• _DIRECTIVE_: Quote, please, the line with "on the ground.", the line with "cad_parts[node].hide_render = cad_parts[node].hide_viewport", and every line between them, exactly and with nothing else.

·····

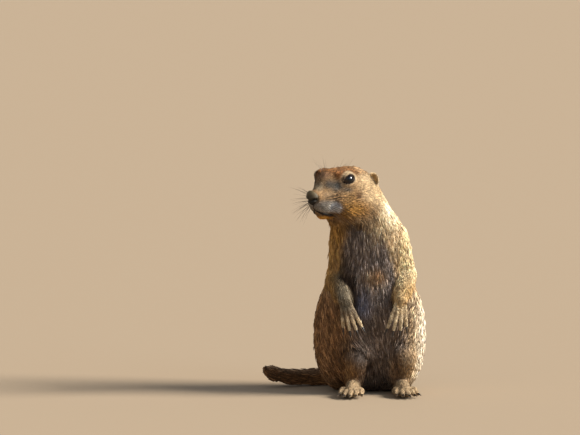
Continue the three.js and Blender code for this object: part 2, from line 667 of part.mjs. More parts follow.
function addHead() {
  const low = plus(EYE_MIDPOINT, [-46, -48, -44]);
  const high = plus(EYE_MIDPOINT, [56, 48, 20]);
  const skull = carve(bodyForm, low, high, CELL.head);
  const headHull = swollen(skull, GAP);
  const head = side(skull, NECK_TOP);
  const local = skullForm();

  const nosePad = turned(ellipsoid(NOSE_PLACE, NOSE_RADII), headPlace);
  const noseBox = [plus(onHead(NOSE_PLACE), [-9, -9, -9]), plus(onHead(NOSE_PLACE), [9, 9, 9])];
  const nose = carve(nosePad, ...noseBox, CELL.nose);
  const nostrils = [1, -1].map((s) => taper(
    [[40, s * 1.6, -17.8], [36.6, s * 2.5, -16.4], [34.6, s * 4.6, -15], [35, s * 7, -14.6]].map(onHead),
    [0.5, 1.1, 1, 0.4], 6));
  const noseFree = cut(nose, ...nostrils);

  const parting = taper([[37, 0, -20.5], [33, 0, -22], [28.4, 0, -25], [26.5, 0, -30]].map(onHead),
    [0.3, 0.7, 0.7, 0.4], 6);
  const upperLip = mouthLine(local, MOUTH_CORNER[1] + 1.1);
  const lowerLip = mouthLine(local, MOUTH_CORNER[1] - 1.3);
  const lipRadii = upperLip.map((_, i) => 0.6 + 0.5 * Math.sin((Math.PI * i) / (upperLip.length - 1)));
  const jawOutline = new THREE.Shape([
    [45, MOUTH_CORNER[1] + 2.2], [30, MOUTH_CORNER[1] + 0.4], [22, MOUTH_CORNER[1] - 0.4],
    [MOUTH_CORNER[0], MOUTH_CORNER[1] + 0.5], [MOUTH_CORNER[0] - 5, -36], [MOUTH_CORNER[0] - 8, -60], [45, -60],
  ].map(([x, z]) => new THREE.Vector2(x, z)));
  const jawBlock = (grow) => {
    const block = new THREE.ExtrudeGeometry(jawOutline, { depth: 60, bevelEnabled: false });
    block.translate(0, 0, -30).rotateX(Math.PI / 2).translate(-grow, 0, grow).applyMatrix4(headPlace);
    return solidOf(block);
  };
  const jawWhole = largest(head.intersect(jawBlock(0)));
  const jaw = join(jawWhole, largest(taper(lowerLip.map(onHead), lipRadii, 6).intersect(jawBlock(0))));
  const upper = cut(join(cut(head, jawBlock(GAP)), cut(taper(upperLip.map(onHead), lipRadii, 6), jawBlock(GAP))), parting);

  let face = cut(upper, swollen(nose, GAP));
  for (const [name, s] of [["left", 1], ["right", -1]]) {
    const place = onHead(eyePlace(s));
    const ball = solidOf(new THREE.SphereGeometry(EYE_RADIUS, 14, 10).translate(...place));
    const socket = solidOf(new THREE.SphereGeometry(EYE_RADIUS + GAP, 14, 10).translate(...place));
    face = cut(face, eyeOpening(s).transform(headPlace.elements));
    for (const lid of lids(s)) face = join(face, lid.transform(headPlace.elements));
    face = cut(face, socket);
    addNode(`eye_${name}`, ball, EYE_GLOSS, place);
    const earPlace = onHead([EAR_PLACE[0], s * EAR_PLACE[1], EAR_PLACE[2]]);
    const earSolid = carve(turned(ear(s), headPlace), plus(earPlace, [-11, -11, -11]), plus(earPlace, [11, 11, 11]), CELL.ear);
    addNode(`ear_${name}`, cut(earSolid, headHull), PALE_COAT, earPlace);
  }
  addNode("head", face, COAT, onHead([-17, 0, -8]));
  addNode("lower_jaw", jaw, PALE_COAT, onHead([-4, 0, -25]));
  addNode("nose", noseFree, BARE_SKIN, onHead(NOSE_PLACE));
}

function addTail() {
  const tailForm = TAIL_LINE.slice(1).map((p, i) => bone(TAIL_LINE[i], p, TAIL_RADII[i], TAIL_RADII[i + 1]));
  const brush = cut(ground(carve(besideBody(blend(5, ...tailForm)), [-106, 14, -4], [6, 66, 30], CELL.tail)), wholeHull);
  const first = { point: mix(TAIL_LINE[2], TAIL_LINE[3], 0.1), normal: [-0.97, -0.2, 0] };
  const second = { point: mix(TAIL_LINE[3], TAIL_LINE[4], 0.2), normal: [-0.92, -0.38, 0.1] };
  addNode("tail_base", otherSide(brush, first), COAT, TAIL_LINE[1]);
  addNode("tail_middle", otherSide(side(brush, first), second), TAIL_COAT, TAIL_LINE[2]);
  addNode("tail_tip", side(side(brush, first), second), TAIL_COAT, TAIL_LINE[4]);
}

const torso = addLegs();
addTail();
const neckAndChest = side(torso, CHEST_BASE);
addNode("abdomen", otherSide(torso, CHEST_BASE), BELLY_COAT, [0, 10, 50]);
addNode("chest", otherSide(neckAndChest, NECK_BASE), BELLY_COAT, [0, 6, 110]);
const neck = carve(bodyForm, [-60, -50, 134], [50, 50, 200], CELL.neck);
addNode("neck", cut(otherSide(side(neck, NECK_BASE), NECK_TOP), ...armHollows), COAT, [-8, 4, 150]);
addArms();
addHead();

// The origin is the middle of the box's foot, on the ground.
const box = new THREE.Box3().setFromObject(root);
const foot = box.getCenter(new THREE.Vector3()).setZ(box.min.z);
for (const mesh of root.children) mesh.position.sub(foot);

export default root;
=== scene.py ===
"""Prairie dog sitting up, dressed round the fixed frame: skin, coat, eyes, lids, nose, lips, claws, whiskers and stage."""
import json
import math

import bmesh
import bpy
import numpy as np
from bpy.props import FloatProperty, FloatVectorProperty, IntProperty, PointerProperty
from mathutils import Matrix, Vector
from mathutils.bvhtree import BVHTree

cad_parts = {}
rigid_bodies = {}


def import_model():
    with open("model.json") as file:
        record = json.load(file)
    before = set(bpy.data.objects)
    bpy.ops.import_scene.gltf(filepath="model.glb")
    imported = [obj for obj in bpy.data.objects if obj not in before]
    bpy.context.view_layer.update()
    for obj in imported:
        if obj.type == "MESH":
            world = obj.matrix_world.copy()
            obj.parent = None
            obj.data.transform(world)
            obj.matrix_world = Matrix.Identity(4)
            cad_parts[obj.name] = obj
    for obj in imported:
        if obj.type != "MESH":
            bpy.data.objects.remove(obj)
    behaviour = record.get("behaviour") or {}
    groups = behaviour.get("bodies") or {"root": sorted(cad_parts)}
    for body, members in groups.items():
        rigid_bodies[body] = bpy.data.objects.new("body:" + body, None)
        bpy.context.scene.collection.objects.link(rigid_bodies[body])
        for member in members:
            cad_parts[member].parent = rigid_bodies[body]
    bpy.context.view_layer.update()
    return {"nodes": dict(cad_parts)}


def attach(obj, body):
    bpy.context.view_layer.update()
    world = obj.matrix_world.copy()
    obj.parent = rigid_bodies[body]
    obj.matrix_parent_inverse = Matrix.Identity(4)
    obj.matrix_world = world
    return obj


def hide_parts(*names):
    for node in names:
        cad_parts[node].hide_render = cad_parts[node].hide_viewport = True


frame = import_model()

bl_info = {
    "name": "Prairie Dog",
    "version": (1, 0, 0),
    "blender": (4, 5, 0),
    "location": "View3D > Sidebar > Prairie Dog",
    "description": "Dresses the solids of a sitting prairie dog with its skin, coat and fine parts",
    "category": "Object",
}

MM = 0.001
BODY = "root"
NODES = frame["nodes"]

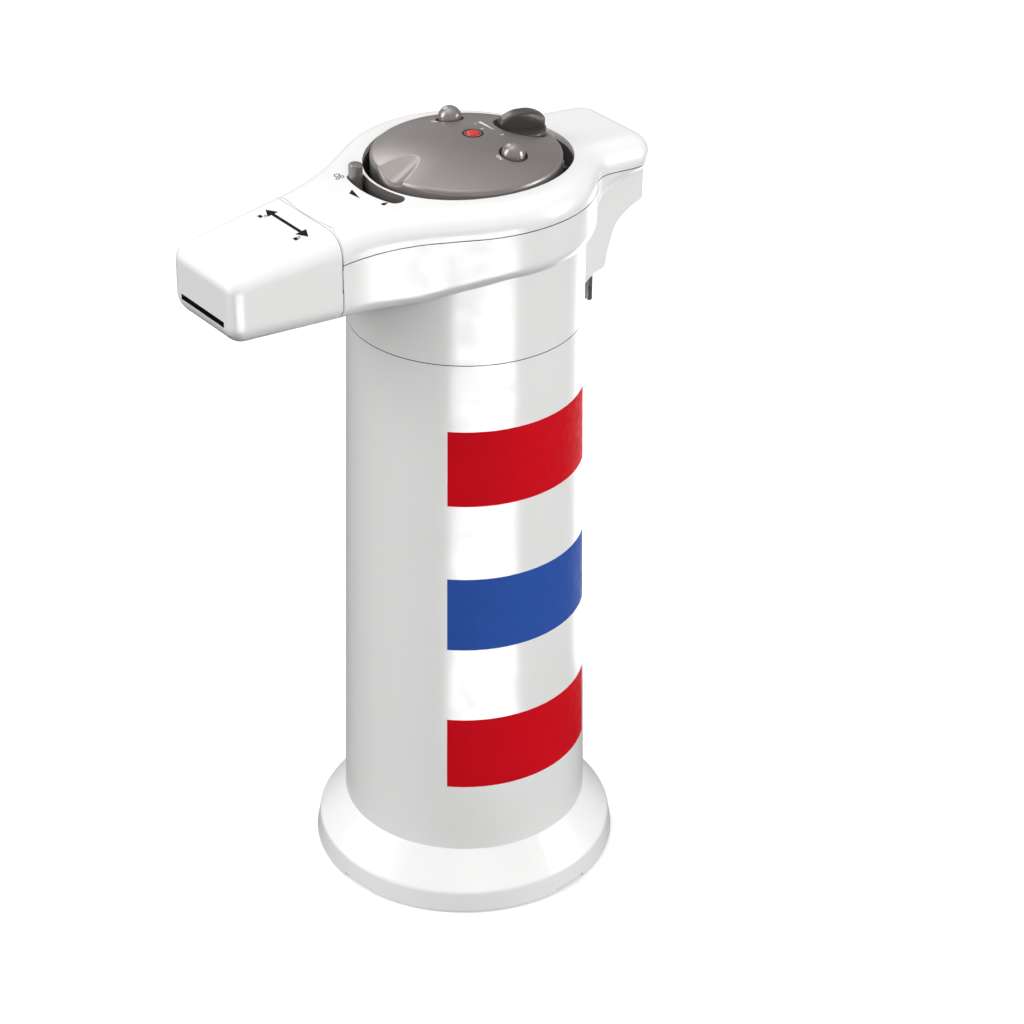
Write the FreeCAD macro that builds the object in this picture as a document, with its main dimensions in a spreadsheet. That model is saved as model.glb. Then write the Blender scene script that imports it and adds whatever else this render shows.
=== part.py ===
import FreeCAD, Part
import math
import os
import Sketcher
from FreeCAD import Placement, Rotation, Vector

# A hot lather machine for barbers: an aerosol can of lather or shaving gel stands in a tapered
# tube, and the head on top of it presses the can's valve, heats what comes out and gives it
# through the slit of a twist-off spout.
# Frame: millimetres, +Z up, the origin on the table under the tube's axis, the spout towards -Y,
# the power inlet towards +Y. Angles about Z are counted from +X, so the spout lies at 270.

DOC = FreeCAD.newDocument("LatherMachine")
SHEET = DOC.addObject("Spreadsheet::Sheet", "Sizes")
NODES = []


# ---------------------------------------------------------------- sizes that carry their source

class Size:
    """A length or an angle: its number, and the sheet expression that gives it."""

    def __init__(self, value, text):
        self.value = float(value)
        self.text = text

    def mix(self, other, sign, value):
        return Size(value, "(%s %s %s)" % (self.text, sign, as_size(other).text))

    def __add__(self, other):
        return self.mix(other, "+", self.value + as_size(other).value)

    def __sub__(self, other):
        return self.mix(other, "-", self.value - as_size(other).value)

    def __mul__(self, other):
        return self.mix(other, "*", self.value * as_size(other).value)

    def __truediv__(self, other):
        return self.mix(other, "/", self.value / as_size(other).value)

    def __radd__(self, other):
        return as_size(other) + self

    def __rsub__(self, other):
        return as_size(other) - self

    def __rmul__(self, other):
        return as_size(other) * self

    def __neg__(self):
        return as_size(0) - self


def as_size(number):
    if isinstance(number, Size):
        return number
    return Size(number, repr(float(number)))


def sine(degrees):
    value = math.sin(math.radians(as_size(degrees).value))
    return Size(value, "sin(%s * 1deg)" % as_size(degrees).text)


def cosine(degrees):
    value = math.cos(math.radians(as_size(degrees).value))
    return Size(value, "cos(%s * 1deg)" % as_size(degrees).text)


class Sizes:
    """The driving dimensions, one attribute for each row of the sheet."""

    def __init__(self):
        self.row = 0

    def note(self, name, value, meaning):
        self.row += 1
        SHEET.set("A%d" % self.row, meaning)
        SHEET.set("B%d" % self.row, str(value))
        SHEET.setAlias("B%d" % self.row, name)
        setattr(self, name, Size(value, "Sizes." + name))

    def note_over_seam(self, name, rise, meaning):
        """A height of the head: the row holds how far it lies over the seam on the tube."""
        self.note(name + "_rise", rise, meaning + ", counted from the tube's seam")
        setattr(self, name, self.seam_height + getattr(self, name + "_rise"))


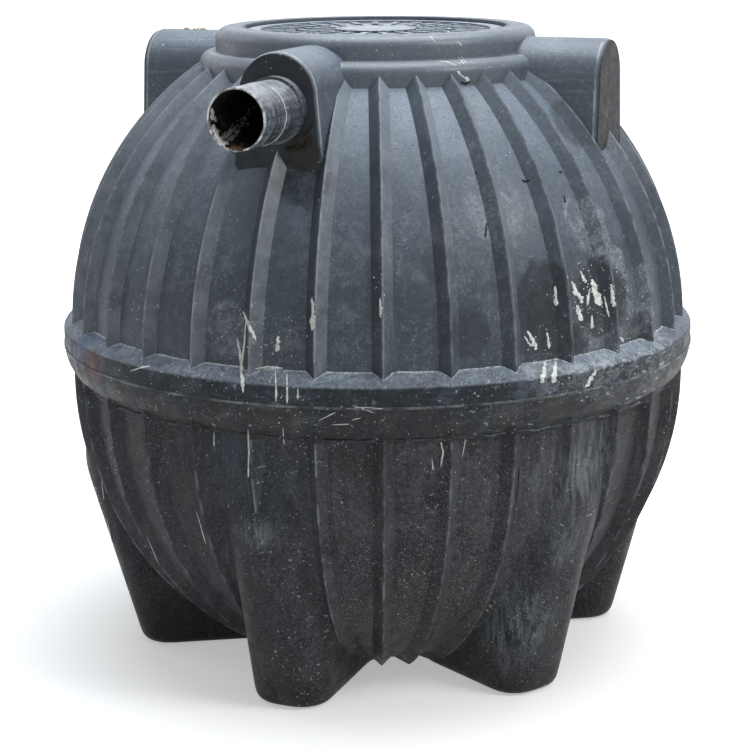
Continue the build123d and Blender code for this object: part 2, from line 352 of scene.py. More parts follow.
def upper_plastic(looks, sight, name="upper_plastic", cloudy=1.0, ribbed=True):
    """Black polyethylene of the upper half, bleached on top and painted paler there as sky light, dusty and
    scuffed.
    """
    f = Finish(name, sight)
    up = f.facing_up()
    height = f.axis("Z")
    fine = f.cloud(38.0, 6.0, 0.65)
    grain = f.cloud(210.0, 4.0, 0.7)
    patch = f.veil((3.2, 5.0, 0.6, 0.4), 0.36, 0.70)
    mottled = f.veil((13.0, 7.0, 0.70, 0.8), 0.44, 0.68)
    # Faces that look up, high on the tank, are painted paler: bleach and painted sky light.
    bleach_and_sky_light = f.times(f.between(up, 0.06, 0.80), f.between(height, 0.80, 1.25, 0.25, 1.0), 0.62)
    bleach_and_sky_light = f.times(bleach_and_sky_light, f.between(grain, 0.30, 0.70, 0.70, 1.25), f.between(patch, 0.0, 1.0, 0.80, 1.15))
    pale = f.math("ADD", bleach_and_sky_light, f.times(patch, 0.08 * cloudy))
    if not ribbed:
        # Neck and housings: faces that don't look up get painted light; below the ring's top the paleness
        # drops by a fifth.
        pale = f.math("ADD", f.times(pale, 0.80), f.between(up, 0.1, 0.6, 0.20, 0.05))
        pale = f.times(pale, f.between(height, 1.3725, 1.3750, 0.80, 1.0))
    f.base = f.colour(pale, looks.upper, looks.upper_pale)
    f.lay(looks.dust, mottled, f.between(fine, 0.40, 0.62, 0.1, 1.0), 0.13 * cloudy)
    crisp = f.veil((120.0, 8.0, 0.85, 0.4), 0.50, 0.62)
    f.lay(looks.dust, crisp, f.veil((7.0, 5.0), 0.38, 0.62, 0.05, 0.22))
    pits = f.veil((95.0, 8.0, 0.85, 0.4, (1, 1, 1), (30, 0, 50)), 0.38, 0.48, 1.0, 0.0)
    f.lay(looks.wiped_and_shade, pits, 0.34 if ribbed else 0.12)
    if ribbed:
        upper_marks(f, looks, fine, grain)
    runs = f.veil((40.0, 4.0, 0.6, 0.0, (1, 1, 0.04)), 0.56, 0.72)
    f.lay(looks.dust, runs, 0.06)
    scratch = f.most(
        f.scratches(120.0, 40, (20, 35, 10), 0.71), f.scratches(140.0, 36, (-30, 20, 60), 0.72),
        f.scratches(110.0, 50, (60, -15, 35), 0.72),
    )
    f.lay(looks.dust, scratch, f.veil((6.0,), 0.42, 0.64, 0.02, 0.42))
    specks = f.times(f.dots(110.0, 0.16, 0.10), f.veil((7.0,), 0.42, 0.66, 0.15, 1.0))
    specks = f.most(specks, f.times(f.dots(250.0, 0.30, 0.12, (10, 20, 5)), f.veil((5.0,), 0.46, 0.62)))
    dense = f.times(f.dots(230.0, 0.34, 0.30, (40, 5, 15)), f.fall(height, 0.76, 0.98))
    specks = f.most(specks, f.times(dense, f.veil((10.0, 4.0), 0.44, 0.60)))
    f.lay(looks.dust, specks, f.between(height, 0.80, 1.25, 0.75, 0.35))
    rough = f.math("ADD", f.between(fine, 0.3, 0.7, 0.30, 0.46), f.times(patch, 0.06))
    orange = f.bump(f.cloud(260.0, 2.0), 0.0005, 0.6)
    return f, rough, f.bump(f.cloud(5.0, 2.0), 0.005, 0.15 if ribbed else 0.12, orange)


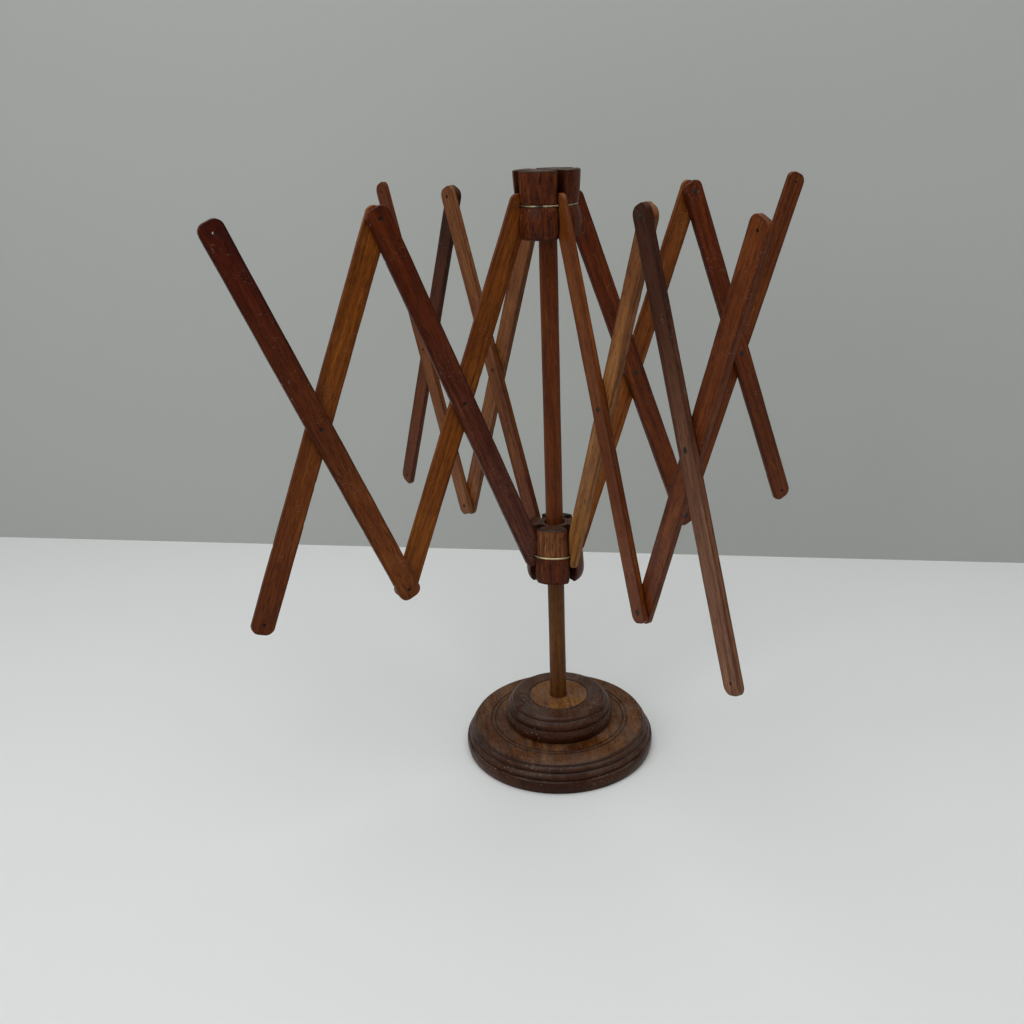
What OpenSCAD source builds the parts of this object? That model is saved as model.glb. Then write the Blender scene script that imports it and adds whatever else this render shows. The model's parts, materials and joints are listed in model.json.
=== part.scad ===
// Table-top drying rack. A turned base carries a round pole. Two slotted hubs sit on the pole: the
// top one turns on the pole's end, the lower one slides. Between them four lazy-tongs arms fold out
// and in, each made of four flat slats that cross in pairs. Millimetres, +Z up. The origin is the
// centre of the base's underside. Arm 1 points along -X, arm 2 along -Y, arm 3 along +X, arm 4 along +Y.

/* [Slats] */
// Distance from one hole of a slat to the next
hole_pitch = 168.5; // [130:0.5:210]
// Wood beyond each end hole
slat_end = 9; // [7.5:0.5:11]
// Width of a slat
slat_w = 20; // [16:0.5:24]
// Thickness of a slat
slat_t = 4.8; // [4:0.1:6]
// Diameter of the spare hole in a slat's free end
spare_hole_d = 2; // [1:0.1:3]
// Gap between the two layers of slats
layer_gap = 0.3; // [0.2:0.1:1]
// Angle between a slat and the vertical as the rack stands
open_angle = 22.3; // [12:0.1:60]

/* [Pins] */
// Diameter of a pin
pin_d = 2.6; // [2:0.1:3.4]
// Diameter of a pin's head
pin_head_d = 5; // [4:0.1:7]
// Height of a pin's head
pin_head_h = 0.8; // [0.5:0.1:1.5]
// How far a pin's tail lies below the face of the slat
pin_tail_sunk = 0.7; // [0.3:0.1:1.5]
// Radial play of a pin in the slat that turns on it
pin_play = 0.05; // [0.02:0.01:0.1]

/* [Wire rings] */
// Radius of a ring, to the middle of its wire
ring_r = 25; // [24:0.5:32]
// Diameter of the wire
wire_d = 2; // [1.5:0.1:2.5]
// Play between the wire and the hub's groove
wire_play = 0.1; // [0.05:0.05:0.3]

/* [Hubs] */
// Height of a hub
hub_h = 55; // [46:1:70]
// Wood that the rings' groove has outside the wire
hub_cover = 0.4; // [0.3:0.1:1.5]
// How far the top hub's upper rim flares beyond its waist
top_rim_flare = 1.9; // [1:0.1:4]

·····

• _OUTPUT OF THE TASK_:
// The origin is the middle of the box's foot, on the ground.
const box = new THREE.Box3().setFromObject(root);
const foot = box.getCenter(new THREE.Vector3()).setZ(box.min.z);
for (const mesh of root.children) mesh.position.sub(foot);

export default root;
=== scene.py ===
"""Prairie dog sitting up, dressed round the fixed frame: skin, coat, eyes, lids, nose, lips, claws, whiskers and stage."""
import json
import math

import bmesh
import bpy
import numpy as np
from bpy.props import FloatProperty, FloatVectorProperty, IntProperty, PointerProperty
from mathutils import Matrix, Vector
from mathutils.bvhtree import BVHTree

cad_parts = {}
rigid_bodies = {}


def import_model():
    with open("model.json") as file:
        record = json.load(file)
    before = set(bpy.data.objects)
    bpy.ops.import_scene.gltf(filepath="model.glb")
    imported = [obj for obj in bpy.data.objects if obj not in before]
    bpy.context.view_layer.update()
    for obj in imported:
        if obj.type == "MESH":
            world = obj.matrix_world.copy()
            obj.parent = None
            obj.data.transform(world)
            obj.matrix_world = Matrix.Identity(4)
            cad_parts[obj.name] = obj
    for obj in imported:
        if obj.type != "MESH":
            bpy.data.objects.remove(obj)
    behaviour = record.get("behaviour") or {}
    groups = behaviour.get("bodies") or {"root": sorted(cad_parts)}
    for body, members in groups.items():
        rigid_bodies[body] = bpy.data.objects.new("body:" + body, None)
        bpy.context.scene.collection.objects.link(rigid_bodies[body])
        for member in members:
            cad_parts[member].parent = rigid_bodies[body]
    bpy.context.view_layer.update()
    return {"nodes": dict(cad_parts)}


def attach(obj, body):
    bpy.context.view_layer.update()
    world = obj.matrix_world.copy()
    obj.parent = rigid_bodies[body]
    obj.matrix_parent_inverse = Matrix.Identity(4)
    obj.matrix_world = world
    return obj


def hide_parts(*names):
    for node in names:
        cad_parts[node].hide_render = cad_parts[node].hide_viewport = True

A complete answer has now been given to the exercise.